Hace un tiempo hablé con una mujer que había pasado por una traición muy dolorosa. Me dijo con los ojos llenos de lágrimas: “Pastora, lo he intentado todo, pero no puedo perdonar. Cada vez que pienso en lo que me hicieron, siento que se me parte el alma”.
Su dolor era real y su historia muy parecida a la de muchas personas que siguen atadas a las heridas del pasado. Me quedé en silencio por un momento y luego le respondí: “No te culpes por sentir, pero recuerda que mientras te aferras al rencor, sigues dándole poder a lo que te hirió. El perdón no cambia lo que pasó, pero sí cambia lo que queda dentro de ti”.
Perdonar no siempre significa reconciliarse. A veces implica aceptar que algo terminó, dejar de buscar justicia con nuestras propias manos y permitir que Dios sane lo que nosotros no podemos reparar. Hay heridas que el tiempo no cura: solo la gracia lo hace. Y esa gracia se activa cuando decidimos perdonar: no por quien nos hirió, sino por amor a la paz que merecemos.
En mi libro Mírate bonita, mírate feliz hablo sobre cómo las marcas del pasado pueden convertirse en señales de victoria. Lo mismo ocurre con el perdón: no borra la herida, pero la transforma. Donde antes había dolor, Dios coloca propósito. Donde había lágrimas, pone consuelo. Y lo más hermoso es que cuando decides perdonar, tu alma vuelve a respirar.
Perdonar no es justificar. No se trata de decir simplemente “No pasó nada”, no; sino reconocer que ya no quieres que el pasado tenga la última palabra.
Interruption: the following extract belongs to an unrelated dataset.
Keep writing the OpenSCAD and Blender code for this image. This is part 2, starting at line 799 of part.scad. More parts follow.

Cuando entregas esa carga al Señor, Él toma tu debilidad y la convierte en fortaleza. Él no te pide que olvides, sino que sueltes.
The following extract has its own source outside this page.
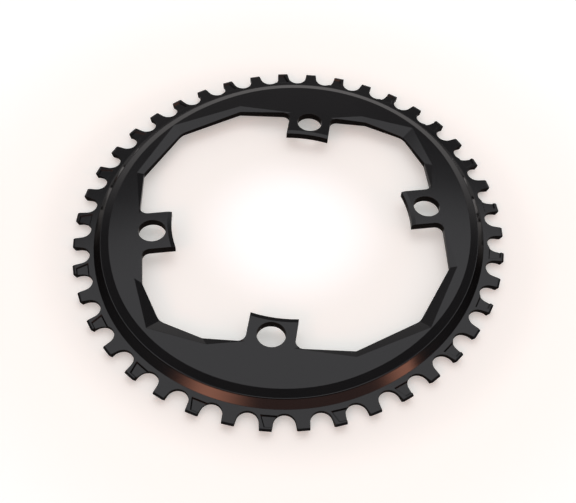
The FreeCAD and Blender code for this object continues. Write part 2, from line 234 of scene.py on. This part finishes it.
def patch(nodes, links, fades, colour):
    """A patch of coloured light where all of its fades are high."""
    strength = fades[0]
    for other in fades[1:]:
        both = nodes.new("ShaderNodeMath")
        both.operation = "MULTIPLY"
        links.new(strength, both.inputs[0])
        links.new(other, both.inputs[1])
        strength = both.outputs["Value"]
    light = nodes.new("ShaderNodeVectorMath")
    light.operation = "SCALE"
    light.inputs[0].default_value = colour
    links.new(strength, light.inputs["Scale"])
    return light.outputs["Vector"]


def light_room():
    """A dark room with a pale horizon, a window from behind the ring to overhead, and copper light in front.

    The world's direction is split into how far it leads away from the camera, to the left and up, each from -1 to 1.
    Each patch of light is a colour with the spans over which it comes up to full strength.
    """
    world = bpy.data.worlds.new("studio")
    world.use_nodes = True
    bpy.context.scene.world = world
    nodes, links = world.node_tree.nodes, world.node_tree.links
    turn = nodes.new("ShaderNodeMapping")
    turn.inputs["Rotation"].default_value[2] = math.pi - VIEW_AZIMUTH
    links.new(nodes.new("ShaderNodeTexCoord").outputs["Generated"], turn.inputs["Vector"])
    parts = nodes.new("ShaderNodeSeparateXYZ")
    links.new(turn.outputs["Vector"], parts.inputs["Vector"])
    away, left, height = parts.outputs["X"], parts.outputs["Y"], parts.outputs["Z"]

    def lit(colour, *spans):
        return patch(nodes, links, [fade(nodes, links, *span) for span in spans], colour)

    # the height over the window's sill, which is tilted
    sill = nodes.new("ShaderNodeMath")
    sill.operation = "MULTIPLY_ADD"
    links.new(left, sill.inputs[0])
    sill.inputs[1].default_value = WINDOW_TILT
    links.new(height, sill.inputs[2])
    over_sill = sill.outputs["Value"]

    lights = [
        lit(WINDOW_LIGHT, (over_sill, 0.732, 0.756), (left, -0.46, -0.36),
            (left, 0.46, 0.36), (away, 0.0, 0.1)),
        lit(GLOW_LIGHT, (height, 0.56, 0.62), (over_sill, 0.71, 0.68), (left, -0.20, -0.05), (away, 0.4, 0.6)),
        lit(HORIZON_LIGHT, (height, 0.55, 0.28), (away, 0.45, 0.85)),
        lit(ROOM_LIGHT, (height, 0.0, 0.45)),
        lit(TABLE_MIRROR_LIGHT, (height, 0.02, -0.04)),
        # the copper light, with a bright streak near each end
        lit(COPPER_LIGHT, (height, 0.28, 0.34), (height, 0.72, 0.64), (left, -0.89, -0.865),
            (left, 0.72, 0.66), (away, -0.14, -0.24)),
        lit(STREAK_LIGHT, (height, 0.42, 0.47), (height, 0.66, 0.60), (left, 0.05, 0.45),
            (left, 0.68, 0.45), (away, -0.40, -0.50)),
        lit(STREAK_LIGHT, (height, 0.26, 0.32), (height, 0.52, 0.46), (left, -0.72, -0.87),
            (left, -0.89, -0.865), (away, -0.14, -0.24)),
    ]
    total = lights[0]
    for light in lights[1:]:
        added = nodes.new("ShaderNodeVectorMath")
        added.operation = "ADD"
        links.new(total, added.inputs[0])
        links.new(light, added.inputs[1])
        total = added.outputs["Vector"]
    links.new(total, nodes["Background"].inputs["Color"])


def hang_lamp(name, azimuth, elevation, width, power, colour):
    """A square soft lamp that aims at the ring and doesn't mirror in it."""
    lamp = bpy.data.lights.new(name, "AREA")
    lamp.shape = "SQUARE"
    lamp.size = width
    lamp.energy = power
    lamp.color = colour
    towards = direction(azimuth, elevation)
    hung = bpy.data.objects.new(name, lamp)
    hung.location = towards * LAMP_DISTANCE
    hung.rotation_mode = "QUATERNION"
    hung.rotation_quaternion = towards.to_track_quat("Z", "Y")
    hung.visible_glossy = False
    bpy.context.scene.collection.objects.link(hung)


def light_table():
    """A wide lamp almost overhead, and low lamps all round."""
    hang_lamp("top lamp", VIEW_AZIMUTH - math.pi, TOP_LAMP_ELEVATION, TOP_LAMP_WIDTH, TOP_LAMP_POWER, TOP_LAMP_COLOUR)
    for turn in range(SIDE_LAMPS):
        hang_lamp("side lamp %d" % (turn + 1), VIEW_AZIMUTH + turn * math.tau / SIDE_LAMPS, SIDE_LAMP_ELEVATION,
                  SIDE_LAMP_WIDTH, SIDE_LAMP_POWER, SIDE_LAMP_COLOUR)


place_camera()
dress_ring()
lay_table()
hang_backdrop()
light_room()
light_table()
bpy.context.scene.view_settings.view_transform = "Standard"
Jesús entendía mejor que nadie el poder del perdón. Mientras colgaba en la cruz, dijo: “Padre, perdónalos porque no saben lo que hacen”. En Su momento de mayor dolor eligió liberar en vez de condenar. Ese es el amor que sana el alma: el amor que no busca venganza, sino redención.
Quizá tú también has sido herido por alguien que hasta ahora nunca te ha pedido perdón. Quizá las palabras o los gestos que esperabas nunca llegaron. Pero te lo digo: aunque nunca llegaran esas palabras, no necesitas una disculpa para ser libre. El perdón no depende de los demás porque es una decisión personal, un acto de fe.
Cuando eliges perdonar no le estás diciendo al ofensor “Ganaste”, sino que le estás diciendo al dolor “Ya no me controlas”.
He visto corazones endurecidos volverse tiernos otra vez después de entregar su herida a Dios. He visto matrimonios restaurados y familias unidas cuando alguien decidió dar el primer paso y decir “Te perdono”. Y he visto también personas que, al soltar el rencor, encontraron la paz que habían buscado toda su vida.
Si hay algo o alguien que te lastimó, no cargues más con eso. Mejor díselo a Dios. No importa si el proceso lleva tiempo; cada día que eliges soltar, el peso disminuye. Perdonar no te hace débil, te hace libre. Y la libertad que viene del perdón es la más hermosa de todas porque no solo sana el corazón, sino que también transforma el alma.
“Soportaos unos a otros, y perdonaos unos a otros, si alguno tiene queja contra otro. De la manera que Cristo os perdonó, así también hacedlo vosotros”, dice Colosenses 3:13. Perdonar es abrir las manos para que Dios ponga en ellas Su paz. Si hoy te animo a hacerlo, no lo hago pensando en que tu ofensor lo merezca, sino pensando en que tu alma necesita y merece descansar.